Note that I talked here mainly about customers in an enterprise software or a platform product sense, but these techniques also work with end-users for consumer internet services and consumer devices as well. For consumer services, it’s ok to expand the set to 10-15 or so, but the key is to really get to know these people and the environment that they will be using your product – home or office. It is all too easy when designing a site for consumers to actually have far too little exposure to true target users until very late in the process (beta or even launch). This is very dangerous, and a program like this helps keep the product manager focused on providing real value to real users. In terms of marketing, when a consumer decides to buy or use a product, they may not look at all the reference customers like a business purchaser would, but they are affected by press and other influencers, and when the press writes a story about your product, the first thing they’ll look for is real users.

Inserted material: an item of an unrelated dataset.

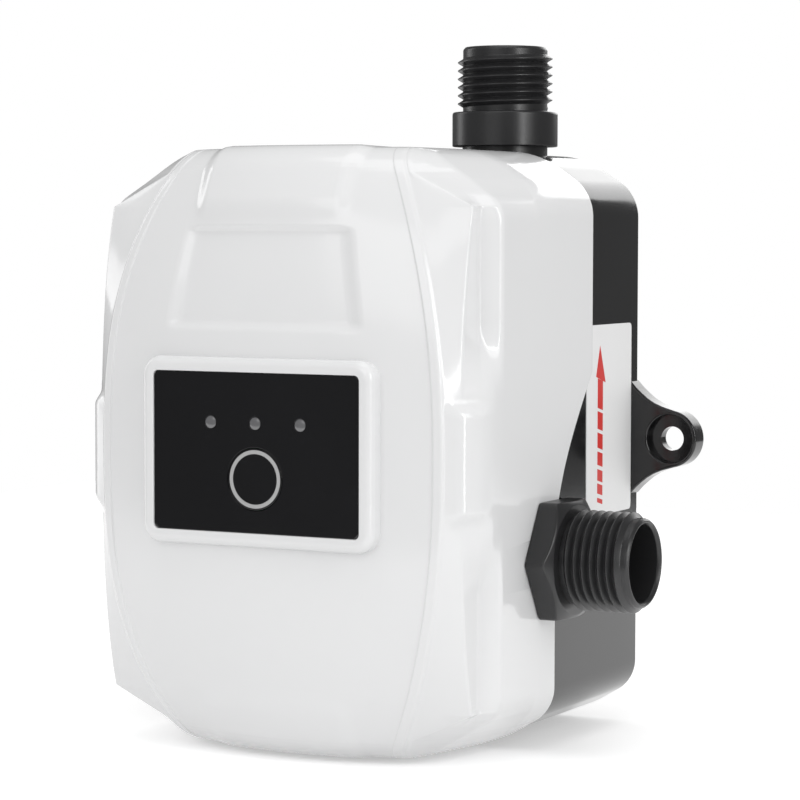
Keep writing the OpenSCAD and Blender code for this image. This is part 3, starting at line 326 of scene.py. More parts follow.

If at Silverlight’s launch, Microsoft had been able to cite at least six showcase examples of web sites built using Silverlight and show how impressive those sites are and how happy the businesses are that used this platform, imagine how much more interest and excitement there would have been around this launch, and how much more likely companies would be right now to build a site using it.

This really is an easy and powerful technique to ensure that you’re building a product that customers want, and that you can prove to prospective customers that they’re likely to be successful and happy if they go with you.